If you get the correct rhythm the line, your eye will perceive muscles or whatever in the figure even if the contour isn't in the right place. The rhythm is super-important. Muscular volumes have a jittery rhythm. Smooth volumes have smoother curves to the shadow boundaries.

(Repeat the last paragraph from the first segment throughout this segment.)

Focus on the boundary between light and dark. These are just abstract shapes that have no meaning with respect to body parts. They are just shapes that have relationships to one another on the page. Don't color them in.

Introduction to the third pose:

Now we are going to do it again. If you were confused the first time, you have a better idea now of what I want you to do.

If you want to go back to black-on-white drawing and just practice with the model, that's okay too. Try to maintain the focus on the abstract shapes of the shadows on the surface of the figure.

This exercise is designed to enlist your right hemisphere into the drawing process.
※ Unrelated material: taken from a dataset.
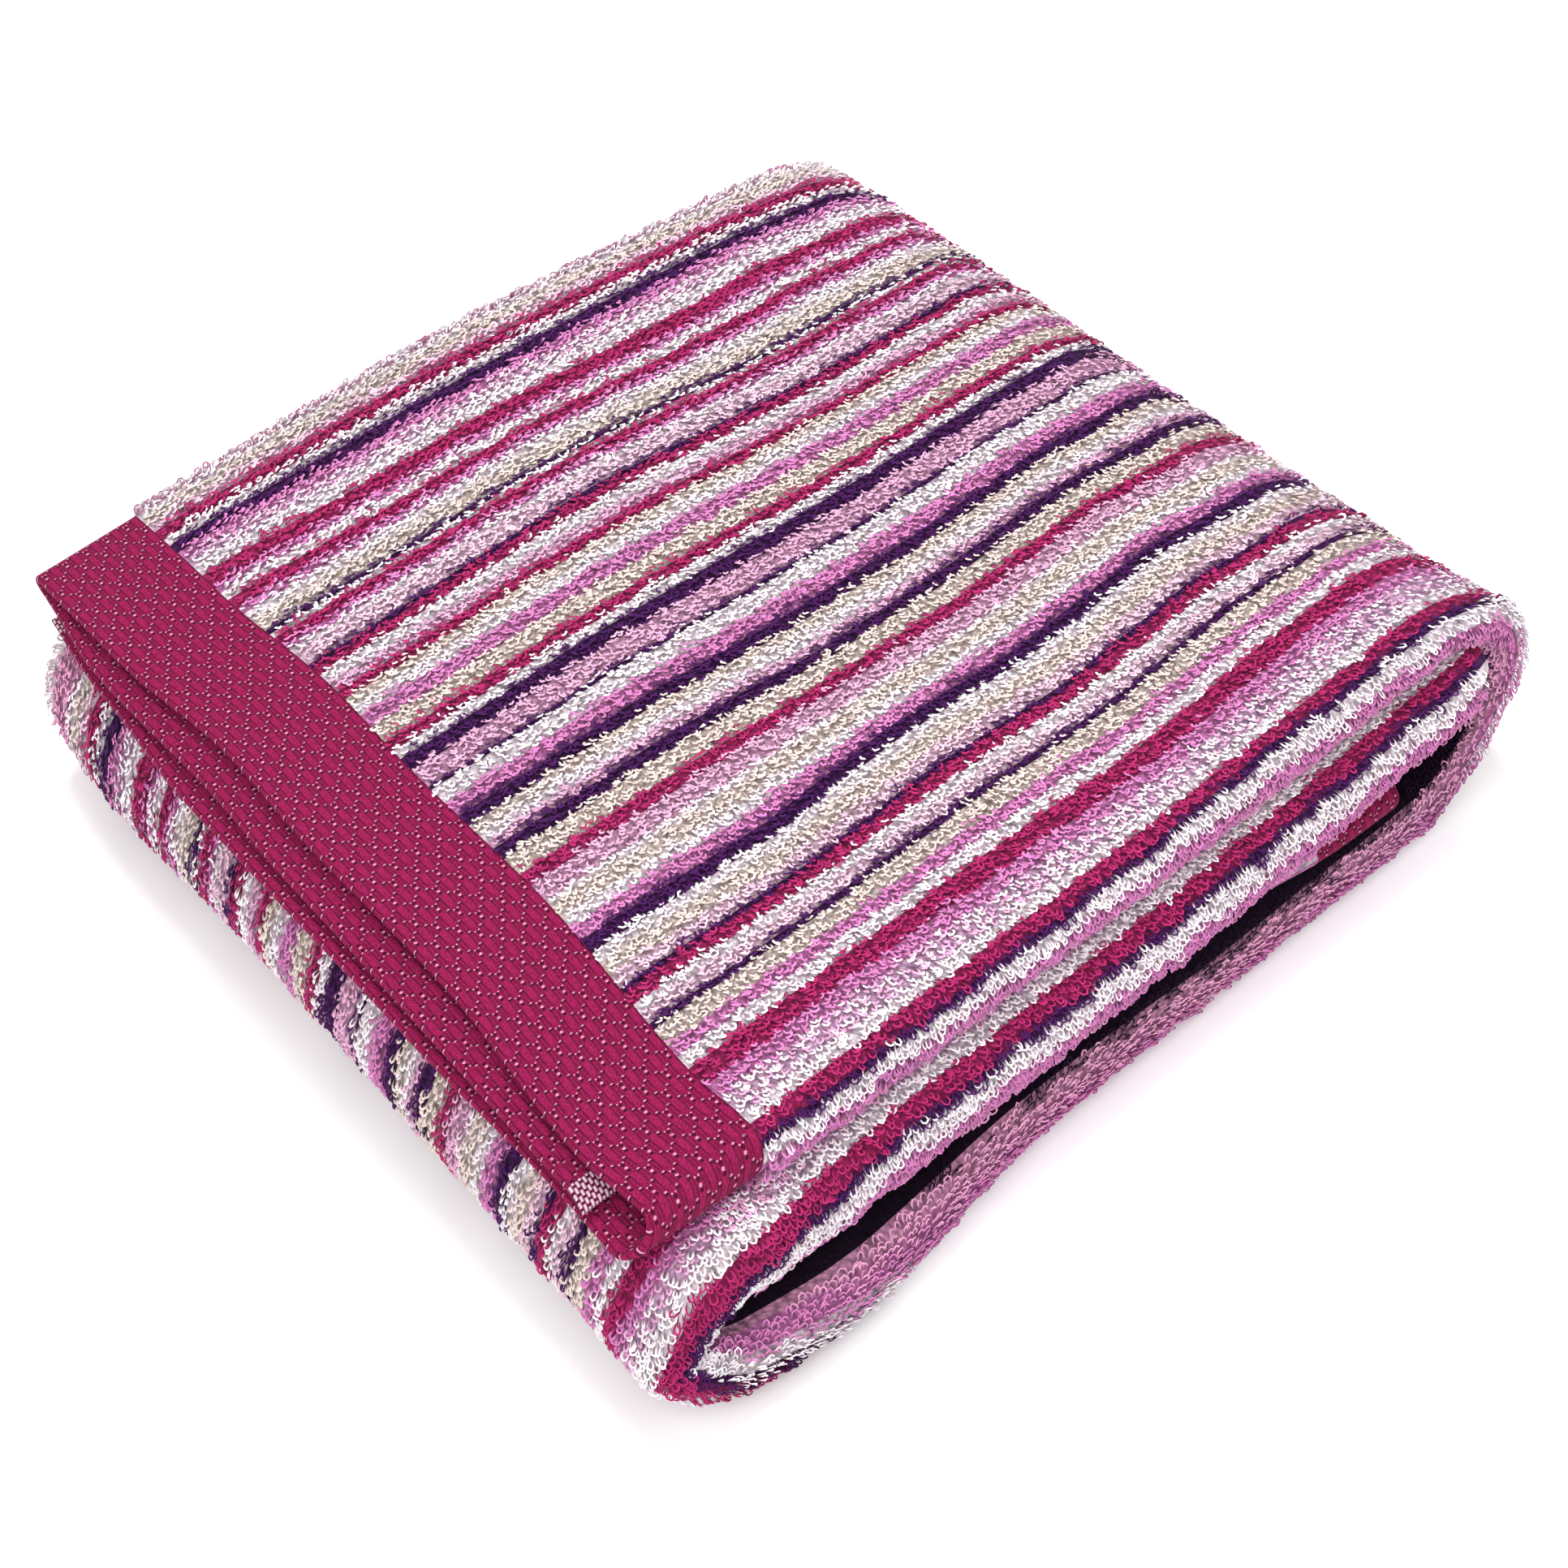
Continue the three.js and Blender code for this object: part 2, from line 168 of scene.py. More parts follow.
def acrossStations(f, b, g):
    # The strip's cross-section, from the middle layer's selvedge round the back fold, over the
    # upper layer and round the front fold to the lower layer's selvedge. A station's y is a share
    # of the front fold's y, a share of the back fold's y and a fixed part.
    layer, width, selvedge = f["thickness"] + f["layerGap"], f["foldedWidth"], b["selvedgeWidth"]
    backRadius, frontRadius, deep = layer / 2, layer, f["thickness"] / 2
    rim = np.r_[edgeStops, 4, selvedge - 1.2, selvedge - 0.6, selvedge, selvedge + 1.5]
    parts, length = [], [f["firstPlaceAcross"]]

    def flat(a, b, stops, n, angle, weights):
        # a and b are the ends' (front share, back share, fixed part)
        t = stops / stops[-1]
        place = [p + (q - p) * t for p, q in zip(a, b)]
        parts.append(np.stack([*place, 0 * t + n, 0 * t + angle, *[0 * t + w for w in weights],
                               length[0] + stops], 1))
        length[0] += stops[-1]

    def half(centre, radius, n, start, weightsA, weightsB, count):
        t = np.arange(1, count) / count
        angle, m = start + np.pi * t, smooth(t)
        parts.append(np.stack([
            0 * t + centre[0], 0 * t + centre[1], centre[2] + radius * np.cos(angle),
            n + radius * np.sin(angle), angle,
            *[p + (q - p) * m for p, q in zip(weightsA, weightsB)], length[0] + np.pi * radius * t], 1))
        length[0] += np.pi * radius

    up = np.pi / 2
    backCentre, frontCentre = (0, 1, -(backRadius + deep)), (1, 0, frontRadius + deep)
    middleRun = width - f["frontSelvedgeInset"] - backRadius - deep
    lowerRun = width - frontRadius - deep - f["backSelvedgeInset"]
    flat((1, 0, f["frontSelvedgeInset"]), backCentre,
         np.r_[rim, np.linspace(18, middleRun, g["middleLayer"])], 0, -up, (1, 0, 0))
    half(backCentre, backRadius, backRadius, -up, (1, 0, 0), (0, 1, 0), g["backFold"])
    upperRun = width - 2 * deep - backRadius - frontRadius
    flat(backCentre, frontCentre, np.linspace(0, upperRun, g["upperLayer"]), layer, up, (0, 1, 0))
    half(frontCentre, frontRadius, 0, up, (0, 1, 0), (0, 0, 1), g["frontFold"])
    flat(frontCentre, (0, 1, -f["backSelvedgeInset"]), np.r_[
        0, 2, 4, 7, 12, np.linspace(20, lowerRun - 18, g["lowerLayer"]), (lowerRun - rim)[::-1]],
         -layer, -up, (0, 0, 1))
    names = ("frontShare", "backShare", "fixed", "n", "angle", "middle", "upper", "lower", "u")
    return dict(zip(names, np.concatenate(parts).T))


def settled(f, x, y, z):
    # The evenly folded stack's points moved to where the cloth lies: the partings between the
    # passes rise and fall along the front, the top swells, and the outline is pushed in places.
    thick = 3 * f["thickness"] + 2 * f["layerGap"]
    even = np.array([0] + [k * (thick + f["stripGap"]) - f["stripGap"] / 2 for k in range(1, 6)])
    names = ("bottom", "lowerCore", "upperCore", "middle", "top")
    full = np.stack([0 * x] + [eased(frontPartings, "x", n, x) for n in names], -1)
    k = np.clip(np.searchsorted(even, z) - 1, 0, 4)
    part = (z - even[k]) / (even[k + 1] - even[k])
    low, high = (np.take_along_axis(full, (k + i)[..., None], -1)[..., 0] for i in (0, 1))
    edge = f["foldedWidth"] / 2
    atFront, atBack = smooth(1 - (y + edge) / f["frontZone"]), smooth(1 - (edge - y) / f["backZone"])
    share = z / even[5]
    height = z + (low + part * (high - low) - z) * atFront - f["backDrop"] * atBack * share
    for sx, sy, hx, hy, rise in zip(*swells.values()):
        height = height + share * rise * bell(x - sx, hx) * bell(y - sy, hy)
    px, py = x, y
    for qx, qy, qz, hx, hy, hz, dx, dy in zip(*pushes.values()):
        amount = bell(x - qx, hx) * bell(y - qy, hy) * bell(z - qz, hz)
        px, py = px + dx * amount, py + dy * amount
    return np.stack([px - f["middle"][0], py - f["middle"][1], height], -1)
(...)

The right hemisphere is the intuitive, graphical organ of the brain, and the left hemisphere is the language side that puts labels on things. It also keeps track of time. One way to tell if you are really in your right brain is your perception of time sort of goes away. You just have a telescopic focus on the geometric relations between these anonymous abstract shapes.

(Repeat the last paragraph of the first segment as needed.)

Introduction to the last pose:

Now I am going to gradually bring you back from the antimatter universe to the regular universe. You can use the white pencil for the light AND the charcoal for dark.

Please maintain your focus on the boundary between the light and the shadow. When you fully return to the land of black pencil on white paper I hope you will retain some of this right-hemisphere action in how you draw.

(Repeat the last paragraph of the first segment as needed.)

END OF EXERCISE - BREAK TIME! This will have taken about an hour of class time to fully execute.